SÃO PAULO - Investigação conjunta do Conselho Nacional de Justiça (CNJ) e do Tribunal de Contas da União (TCU) identificou desvio de R$ 90,5 milhões no Tribunal de Justiça do Maranhão - os valores foram ilegalmente pagos a servidores da corte no período de janeiro de 2005 a dezembro de 2007, beneficiando ativos e aposentados. É o rombo mais notável já apurado no Judiciário desde a criação do CNJ, em 2005.
O inquérito, provocado por denúncia da Associação dos Magistrados do Maranhão, encontrou manipulação da folha salarial, "excesso de lotação" nos gabinetes de desembargadores, funcionários fantasmas, concessão de benefícios por "condições especiais" de forma genérica, gratificação técnica a servidor não-ocupante de cargo de nível superior, plus salarial por "risco de vida", adicional de insalubridade a inativos.
O TJ chegou a baixar resolução para alterar conteúdo de lei, abrindo caminho para promoções em cargos comissionados, ocasionando mudança nos valores remuneratórios. Foram verificados pagamentos em duplicidade, permanência de 224 servidores na folha mesmo após suas exonerações.

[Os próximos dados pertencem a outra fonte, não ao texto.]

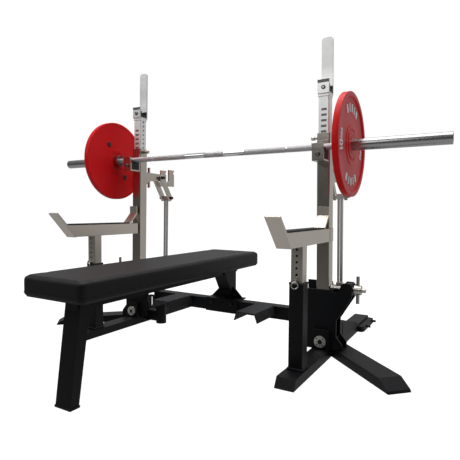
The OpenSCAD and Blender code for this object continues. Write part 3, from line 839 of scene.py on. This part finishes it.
            # The slot is cut by two planes and sunk
            across = Vector((0, math.cos(turn + 0.9), math.sin(turn + 0.9)))
            for offset in (-SLOT_HALF, SLOT_HALF):
                pick(plug, faces=lambda f: f.normal.x * sign < -0.9)
                bpy.ops.mesh.bisect(plane_co=spot + across * offset, plane_no=across)
                leave()
            pick(plug, faces=lambda f: f.normal.x * sign < -0.99 and abs(
                (f.calc_center_median() - spot).dot(across)) < 0.95 * SLOT_HALF and (
                f.calc_center_median() - spot).length < 0.0125)
            bpy.ops.mesh.extrude_region_move(
                TRANSFORM_OT_translate={"value": (sign * 0.002, 0, 0)})
            leave()
            smooth(plug, 30.0)
            parts.append(plug)
        return joined(parts)


class BENCH_OT_shaft(bpy.types.Operator):
    """Makes the gripping shaft with its ring marks"""

    bl_idname = "bench_press.shaft"
    bl_label = "Bar shaft"

    def execute(self, context):
        settings = context.scene.bench_bar
        radius = (SHAFT_HIGH.z - SHAFT_LOW.z) / 2
        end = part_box("bar_sleeve_right")[0].x + 0.0305
        stops = [-end]
        for mark in (-settings.ring_mark, settings.ring_mark):
            stops += [mark - 0.002, mark + 0.002]
        stops.append(end)
        clear_selection()
        bpy.ops.mesh.primitive_cylinder_add(
            vertices=96, radius=radius, depth=stops[1] - stops[0],
            location=((stops[0] + stops[1]) / 2, BAR_Y, BAR_Z), rotation=(0, math.pi / 2, 0))
        shaft = bpy.context.object
        settle(shaft)
        pick(shaft, faces=lambda f: f.normal.x > 0.9)
        groove = 0.0006
        for index in range(1, len(stops) - 1):
            run = stops[index + 1] - stops[index]
            if index % 2:
                bpy.ops.mesh.inset(thickness=groove, depth=0.0)
                self.extrude(run)
            else:
                bpy.ops.mesh.extrude_region_move(TRANSFORM_OT_translate={"value": (0, 0, 0)})
                grow = radius / (radius - groove)
                bpy.ops.transform.resize(
                    value=(1, grow, grow), center_override=(stops[index], BAR_Y, BAR_Z))
                self.extrude(run)
        leave()
        outward(shaft)
        smooth(shaft, 30.0)
        cast(shaft, "grip_shaft", "shaft", "bar", "bar_chrome", "bar_shaft")
        return {"FINISHED"}

    def extrude(self, run):
        bpy.ops.mesh.extrude_region_move(TRANSFORM_OT_translate={"value": (run, 0, 0)})


class BENCH_OT_bolts(bpy.types.Operator):
    """Adds the cap screws of the cups and hooks, and dark discs of painted shade where the socket
    and small holes of each pivot bolt lie in shadow
    """

    bl_idname = "bench_press.bolts"
    bl_label = "Bolts"

    def execute(self, context):
        for side, sign in SIDES:
            for node, height, name, body in (
                    ("bench_cup_", CUP_SCREW_Z, "cup_screw_", "upright_"),
                    ("squat_hook_", HOOK_SCREW_Z, "hook_screw_", "post_")):
                low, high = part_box(node + side)
                spot = Vector(((low.x + high.x) / 2, low.y + 0.004, height))
                if node == "squat_hook_":
                    spot.x += sign * 0.0013
                screw = self.cap_screw(spot, SCREW_RADIUS, SCREW_HEIGHT)
                cast(screw, name + side, "gunmetal", body + side, "black_bolts")
        # Painted shade: dark oxide discs, barely proud of each pivot bolt, stand in for its
        # shadowed socket and four small holes
        socket_shades = []
        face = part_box("pivot_bolts")[0].y
        for _side, sign in SIDES:
            spot = Vector((sign * PIVOT_X, face, PIVOT_Z))
            socket_shades.append(rod(spot - Vector((0, 0.0004, 0)), spot + Vector((0, 0.006, 0)),
                               0.0105, 32))
            for step in range(4):
                turn = math.radians(45 + 90 * step)
                place = spot + Vector((math.cos(turn), 0, math.sin(turn))) * 0.0205
                socket_shades.append(rod(place - Vector((0, 0.0004, 0)), place + Vector((0, 0.001, 0)),
                                   0.0032, 16))
        shade_discs = joined(socket_shades)
        cast(shade_discs, "pivot_socket_shades", "oxide", "frame", "black_bolts")
        return {"FINISHED"}

    def cap_screw(self, spot, radius, height):
        """A button head that faces forward, with a round socket sunk in it."""
        screw = rod(spot, spot - Vector((0, height, 0)), radius, 48)
        pick(screw, faces=lambda f: f.normal.y < -0.9)
        bpy.ops.mesh.inset(thickness=radius * 0.45, depth=0.0)
        bpy.ops.transform.translate(value=(0, -0.0008, 0))
        bpy.ops.mesh.inset(thickness=radius * 0.08, depth=0.0)
        bpy.ops.mesh.extrude_region_move(
            TRANSFORM_OT_translate={"value": (0, height * 0.7, 0)})
        leave()
        soften_edges(screw, 0.0006, 2, 50.0)
        smooth(screw, 30.0)
        return screw


class BENCH_OT_welds(bpy.types.Operator):
    """Lays weld beads along the frame's joints"""

    bl_idname = "bench_press.welds"
    bl_label = "Weld beads"

    def execute(self, context):
        beads = []
        for side, sign in SIDES:
            low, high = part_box("safety_sleeve_" + side)
            floor = low.z
            inset = 0.005
            corners = [(low.x + inset, low.y + inset), (high.x - inset, low.y + inset),
                       (high.x - inset, high.y - inset), (low.x + inset, high.y - inset)]
            for a, b in zip(corners, corners[1:] + corners[:1]):
                beads.append(self.bead((*a, floor + 0.006), (*b, floor + 0.006)))
            beads.append(self.bead(*(
                (sign * BEAM_EDGE, BAR_Y + y, BEAM_WELD_Z) for y in BEAM_WELD_Y)))
            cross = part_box("cross_member")
            for y in (cross[0].y, cross[1].y):
                beads.append(self.bead(*(
                    (sign * x, y, cross[1].z - 0.064) for x in CROSS_WELD_X)))
        body = joined(beads)
        smooth(body, 50.0)
        cast(body, "weld_beads", "weld", "frame", "satin_black_frame")
        return {"FINISHED"}

    def bead(self, start, end, radius=0.0026, pitch=0.0042):
        """Overlapping ripples of one bead, modelled once and repeated."""
        start, end = Vector(start), Vector(end)
        count = max(2, int((end - start).length / pitch))
        clear_selection()
        bpy.ops.mesh.primitive_uv_sphere_add(segments=8, ring_count=5, radius=radius)
        obj = bpy.context.object
        obj.rotation_euler = (end - start).to_track_quat("Z", "Y").to_euler()
        obj.scale = (1.0, 1.0, 1.25)
        obj.location = start
        settle(obj)
        step = (end - start) / count
        apply_modifier(obj, "ARRAY", count=count + 1, use_relative_offset=False,
                       use_constant_offset=True, constant_offset_displace=step)
        return obj


class BENCH_OT_stage(bpy.types.Operator):
    """Adds the floor, the light and the camera"""

    bl_idname = "bench_press.stage"
    bl_label = "Stage"

    def execute(self, context):
        settings = context.scene.bench_stage
        scene = context.scene
        clear_selection()
        bpy.ops.mesh.primitive_plane_add(size=80.0, location=(0, 0, 0))
        floor = named(bpy.context.object, "floor")
        coat = Finish("floor_paint", Roughness=0.9)
        colour = tuple(settings.floor)
        coat.set("Base Color", coat.blend(coat.noise(0.6), tint(colour, 0.16), tint(colour, 0.17)))
        coat.set("Specular IOR Level", 0.0)
        coat.set("Emission Color", colour)
        coat.set("Emission Strength", 1.0)
        floor.data.materials.append(coat.mat)
        floor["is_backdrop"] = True
        floor.visible_glossy = False
        floor.visible_diffuse = False
        self.room(scene, settings)
        self.lamp("front_box", (-1.9, -3.7, 3.4), (0.3, 0.0, 1.0), (4.4, 2.6), 60.0)
        self.lamp("top_box", (0.0, 0.2, 4.3), (0.0, 0.0, 0.4), (4.0, 4.0), 150.0)
        self.camera(scene)
        scene.view_settings.view_transform = "Standard"
        scene.view_settings.look = "None"
        return {"FINISHED"}

    def room(self, scene, settings):
        """A pale room to look at, with less light of its own than the lamps give."""
        world = bpy.data.worlds.new("room")
        scene.world = world
        world.use_nodes = True
        tree = world.node_tree
        back = tree.nodes["Background"]
        back.inputs["Color"].default_value = (1.0, 1.0, 1.0, 1.0)

        def ramp(value, start, end, low, high):
            node = tree.nodes.new("ShaderNodeMapRange")
            tree.links.new(value, node.inputs["Value"])
            for key, number in (("From Min", start), ("From Max", end)):
                node.inputs[key].default_value = number
            for key, level in (("To Min", low), ("To Max", high)):
                if isinstance(level, float):
                    node.inputs[key].default_value = level
                else:
                    tree.links.new(level, node.inputs[key])
            return node.outputs["Result"]

        room = settings.room
        way = tree.nodes.new("ShaderNodeSeparateXYZ")
        tree.links.new(tree.nodes.new("ShaderNodeTexCoord").outputs["Generated"], way.inputs[0])
        # Dim ahead of the machine, bright behind it and from the floor
        level = ramp(way.outputs["Y"], -0.72, 0.5, 0.16 * room, room)
        level = ramp(way.outputs["Z"], -0.10, -0.60, level, 0.9 * room)
        path = tree.nodes.new("ShaderNodeLightPath")
        seen = ramp(path.outputs["Is Camera Ray"], 0.0, 1.0, level, 1.0)
        tree.links.new(seen, back.inputs["Strength"])

    def lamp(self, name, spot, target, size, power):
        data = bpy.data.lights.new(name, "AREA")
        data.shape = "RECTANGLE"
        data.size, data.size_y = size
        data.energy = power
        obj = bpy.data.objects.new(name, data)
        bpy.context.collection.objects.link(obj)
        obj.location = spot
        obj.rotation_euler = (Vector(target) - Vector(spot)).to_track_quat("-Z", "Y").to_euler()
        obj.visible_camera = False

    def camera(self, scene):
        turn, down, roll = (math.radians(a) for a in CAMERA_ANGLES)
        forward = Vector((-math.sin(turn) * math.cos(down), math.cos(turn) * math.cos(down),
                          -math.sin(down)))
        right = Vector((math.cos(turn), math.sin(turn), 0.0))
        up = right.cross(forward)
        side = right * math.cos(roll) + up * math.sin(roll)
        top = up * math.cos(roll) - right * math.sin(roll)
        data = bpy.data.cameras.new("camera")
        data.sensor_width = 36.0
        data.lens = CAMERA_FOCUS * data.sensor_width
        obj = bpy.data.objects.new("camera", data)
        bpy.context.collection.objects.link(obj)
        basis = Matrix((side, top, -forward)).transposed().to_4x4()
        basis.translation = Vector(CAMERA_SPOT)
        obj.matrix_world = basis
        scene.camera = obj


OPERATORS = (
    BENCH_OT_finishes,
    BENCH_OT_cushion,
    BENCH_OT_discs,
    BENCH_OT_shaft,
    BENCH_OT_bolts,
    BENCH_OT_welds,
    BENCH_OT_stage,
)


class BENCH_PT_panel(bpy.types.Panel):
    """Lists the settings and the steps"""

    bl_idname = "BENCH_PT_panel"
    bl_label = "Bench Press"
    bl_space_type = "VIEW_3D"
    bl_region_type = "UI"
    bl_category = "Bench Press"

    def draw(self, context):
        for group, _kind in GROUPS:
            settings = getattr(context.scene, group)
            box = self.layout.box()
            for key in settings.__annotations__:
                box.prop(settings, key)
        for operator in OPERATORS:
            self.layout.operator(operator.bl_idname)


GROUPS = (
    ("bench_cushion", CushionSettings),
    ("bench_disc", DiscSettings),
    ("bench_bar", BarSettings),
    ("bench_finish", FinishSettings),
    ("bench_stage", StageSettings),
)


def register():
    for _name, kind in GROUPS:
        bpy.utils.register_class(kind)
    for kind in (*OPERATORS, BENCH_PT_panel):
        bpy.utils.register_class(kind)
    for name, kind in GROUPS:
        setattr(bpy.types.Scene, name, bpy.props.PointerProperty(type=kind))


def unregister():
    for name, _kind in GROUPS:
        delattr(bpy.types.Scene, name)
    for kind in (BENCH_PT_panel, *reversed(OPERATORS)):
        bpy.utils.unregister_class(kind)
    for _name, kind in reversed(GROUPS):
        bpy.utils.unregister_class(kind)


def main():
    register()
    for operator in OPERATORS:
        group, name = operator.bl_idname.split(".")
        getattr(getattr(bpy.ops, group), name)()


if __name__ == "__main__":
    main()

A auditoria descobriu nomeação dos principais envolvidos na fraude para cargos estratégicos do tribunal - diretor financeiro, coordenador de recursos humanos e chefe da divisão da folha de pagamento. Constatou que as despesas com pessoal saltaram de R$ 9,79 milhões em janeiro de 2005 para R$ 16,49 milhões em abril de 2006, acréscimo de 68,44%.
Nesse período, o reajuste dos valores remuneratórios dos cargos e funções comissionados foi de apenas 8,3%. A discrepância, segundo o CNJ, se deve à inclusão de verbas salariais sem amparo legal.
Felipe Locke Cavalcanti, conselheiro do CNJ e relator do caso, produziu documento de 54 páginas, esmiuçando ponto a ponto irregularidades no TJ. Seu voto, endossado pelo colegiado, impôs 11 determinações ao tribunal - uma delas para que providencie junto aos servidores agraciados devolução dos valores.
Obstáculo
A devassa esbarrou em aspecto de ordem administrativa. Desembargadores que deram sinal verde para desembolsos ilícitos já deixaram a toga, o que pode livrá-los de punição disciplinar. "Infelizmente, quanto às medidas correcionais há muito pouco a se fazer, pois quase todos os desembargadores que poderiam se responsabilizar pelos atos estão aposentados, não sendo alcançados pelo CNJ", assinalou o relator.
"Contudo, há possibilidade de serem responsabilizados até mesmo criminalmente, além de eventual condenação no âmbito civil por ato de improbidade, sendo também possível a perda da aposentadoria em determinados casos."
O dossiê aponta para o desembargador Augusto Galba Falcão Maranhão, já aposentado. Relata o caso da mulher de um desembargador que teria recebido indevidamente R$ 62,8 mil em cargo comissionado na corte - ela é auxiliar de administração de uma empresa do Estado. "São graves as denúncias e claro o prejuízo ao erário", assevera Felipe Locke. "Há inúmeros vestígios que sugerem a participação de ex-presidentes do TJ."
O conselheiro condena "privilégios e favoritismos" na administração. "A coisa pública não pode prestigiar este ou aquele, gerando preferências que favorecem interesses privados, nem sequer por um momento o administrador pode deixar de cuidar do interesse da coletividade."
Defesa
"Eu sou um homem de bem, sempre agi com honestidade", afirmou o desembargador aposentado Augusto Galba Falcão Maranhão, que ocupou a presidência do TJ entre junho de 2006 e abril de 2007. "Se houve isso (desvios) não foi feito por mim, foi pelos diretores ou assessores que nomeei na minha gestão. A responsabilidade é deles, nunca mandei fazer nada errado.Não tenho culpa de assessores terem se conduzido mal. Se houve desembolsos irregulares foi com pessoal do administrativo. É difícil trabalhar com uma pessoa e não confiar nela. Sou homem pobre, sofrido."
Em nota que divulgou no fim de junho, o presidente do TJ-MA, Raimundo Freire Cutrim, observou que os atos foram "praticados em outra gestão, não tendo a atual presidência corroborado com tais práticas".
Cutrim destacou que "preocupado com o bom andamento dos serviços judiciários, bem como com a transparência e clareza com que pauta sua administração, a corte, antes mesmo de qualquer interpelação por parte do CNJ, ao tomar conhecimento das possíveis irregularidades, diligenciou no sentido de providenciar a conclusão da auditoria interna que gerou a sindicância n.º 33601/2007".
Segundo Cutrim, "várias determinações foram devidamente cumpridas anteriormente à decisão do CNJ, restando clarividente a postura ética, proba e íntegra com que deve portar-se qualquer administrador público".